A generalization of a VAE called Hierarchical Variational Autoencoder (HVAE)extends latent variables to multiple hierarchies. If each transition down the hierarchy is Markovian, we call it a Markovian HVAE (MHVAE), which seems to be a stack of VAEs:
MHVAE

A Diffusion Model is also a special MHVAE, but its encoder is pre-defined as a linear Gaussian model and at final timestep the distribution of the latent is a standard Gaussian. The latent dimension is equal to the data dimension, while some improvements are made using Perceptual Compression to speed up both training and inference process [3].

Reference:
[1] Sohl-Dickstein, Jascha, et al. “Deep unsupervised learning using nonequilibrium thermodynamics.” International conference on machine learning. PMLR, 2015.

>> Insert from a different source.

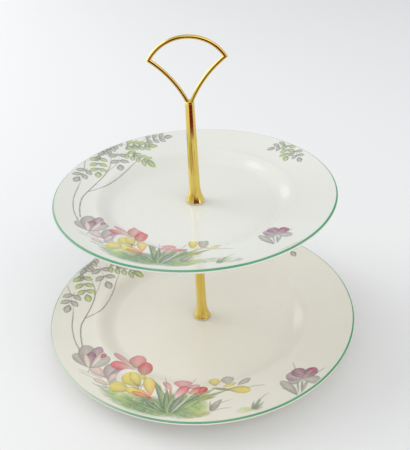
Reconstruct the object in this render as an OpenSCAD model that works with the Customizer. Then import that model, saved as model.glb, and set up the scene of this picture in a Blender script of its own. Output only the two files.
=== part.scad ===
// Two-tier cake stand: two drilled earthenware plates on a screwed metal column with a fan handle.
// Millimetres, +Z up. The origin is on the table, on the column's axis; the fan lies in the XZ plane.

/* [Lower plate] */
// Diameter over the rim
lower_d = 254; // [220:1:310]
// Height from the table to the top of the rim
lower_h = 22; // [20.5:0.5:32]
// Width of the flat rim, from the shoulder to the edge
lower_rim_w = 36; // [25:1:48]
// Width of the curved wall between the well and the rim
lower_wall_w = 18; // [12:1:24]

/* [Upper plate] */
// Diameter over the rim
upper_d = 213; // [175:1:260]
// Height from its foot to the top of the rim
upper_h = 21; // [18.5:0.5:29]
// Width of the flat rim, from the shoulder to the edge
upper_rim_w = 30; // [20:1:40]
// Width of the curved wall between the well and the rim
upper_wall_w = 15; // [10:1:20]

/* [Plate body] */
// Thickness of the well
body_t = 4.5; // [3.5:0.1:6]
// Thickness at the rim's edge
lip_t = 3; // [2:0.1:4]
// How far the curved wall climbs
wall_rise = 6.5; // [4:0.5:8]
// Height of the lower plate's foot ring
lower_foot_h = 5; // [4.7:0.1:7]
// Height of the upper plate's foot ring
upper_foot_h = 4; // [3:0.1:6]
// Width of the foot ring
foot_w = 4.5; // [3:0.5:7]
// Diameter of the drilled hole
hole_d = 6; // [5:0.1:8]

/* [Columns] */
// Length of the lower column
lower_column_l = 107; // [70:1:180]
// Length of the upper column
upper_column_l = 79; // [50:1:160]
// Diameter of the flared foot
foot_d = 14; // [13:0.5:20]
// Height of the foot's upright lip
foot_lip_h = 0.8; // [0.6:0.1:3]
// Height over which the foot flares out
flare_h = 14; // [6:0.5:20]
// Diameter just above the flare
shaft_d = 8.3; // [7:0.1:10]
// Diameter at the column's top
shaft_top_d = 6.6; // [6.2:0.1:7]

/* [Thread] */
// Thread diameter
thread_d = 4; // [3:0.5:4.5]
// Thread pitch
thread_pitch = 0.7; // [0.5:0.05:0.8]
// Thread held in each column end
thread_grip = 10; // [6:0.5:14]
// Radial gap where the upper column runs on its stud
thread_gap = 0.05; // [0.03:0.01:0.09]
// Depth left beyond the end of a thread
thread_spare = 2; // [1:0.5:4]

/* [Washers and screw] */
// Diameter of the metal washers
metal_washer_d = 16; // [12:0.5:22]
// Thickness of the metal washers
metal_washer_t = 0.8; // [0.5:0.1:1]
// Diameter of the soft washers under the plates
soft_washer_d = 15; // [11:0.5:20]
// Diameter of the soft washers under the column feet
foot_washer_d = 12.6; // [10:0.1:12.8]
// Thickness of the soft washers
soft_washer_t = 1; // [0.5:0.1:1.2]
// Radial gap between a washer and the thread
washer_gap = 0.2; // [0.1:0.05:0.4]
// Diameter of the base screw's head
screw_head_d = 9; // [7:0.5:11]
// Height of the base screw's head
screw_head_h = 2.2; // [1.5:0.1:2.4]
// Width of the driver slot
slot_w = 1.2; // [0.8:0.1:1.6]
// Depth of the driver slot
slot_depth = 1; // [0.6:0.1:1.2]

/* [Fan handle] */
// Wire diameter
wire_d = 2.8; // [2:0.1:2.9]
// Width between the wire's centrelines at the two corners
fan_w = 52; // [36:1:80]
// Height of the corners above the boss
fan_corner_h = 30.5; // [20:0.5:50]
// Height of the arch's crown above the boss, to the wire's centreline
fan_h = 45; // [34:0.5:70]
// How far each side wire bows inwards
side_bow = 2.5; // [1:0.1:4]
// Thickness of the boss that the wires are brazed to
boss_t = 1.2; // [0.8:0.1:3]
// Gap between the side wires where they stand on the boss
wire_foot_gap = 0.3; // [0.2:0.1:0.4]

/* [Hidden] */
$fn = 96;

wall_steps = 18;      // points along a plate's curved wall
rim_steps = 8;        // points along a plate's rim
round_steps = 8;      // points along a small rounding
flare_steps = 14;     // points along a column's flare
foot_round = 1.2;     // rounding of a plate's foot ring
toe_round = 0.5;      // rounding of a column's foot
edge_break = 0.15;    // chamfer on washers, boss and column top
rim_flare = 1.5;      // power of the rim's upward curve
cut = 60;             // size of the blocks that trim the wires

thread_r = thread_d / 2;
washer_bore_r = thread_r + washer_gap;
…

[2] Ho, Jonathan, Ajay Jain, and Pieter Abbeel. “Denoising diffusion probabilistic models.” Advances in neural information processing systems 33 (2020): 6840-6851.
[3] Rombach, Robin, et al. “High-resolution image synthesis with latent diffusion models.” Proceedings of the IEEE/CVF conference on computer vision and pattern recognition. 2022.
[4] Nichol, Alexander Quinn, and Prafulla Dhariwal. “Improved denoising diffusion probabilistic models.” International conference on machine learning. PMLR, 2021.
[5] Luo, Calvin. “Understanding diffusion models: A unified perspective.” arXiv preprint arXiv:2208.11970 (2022).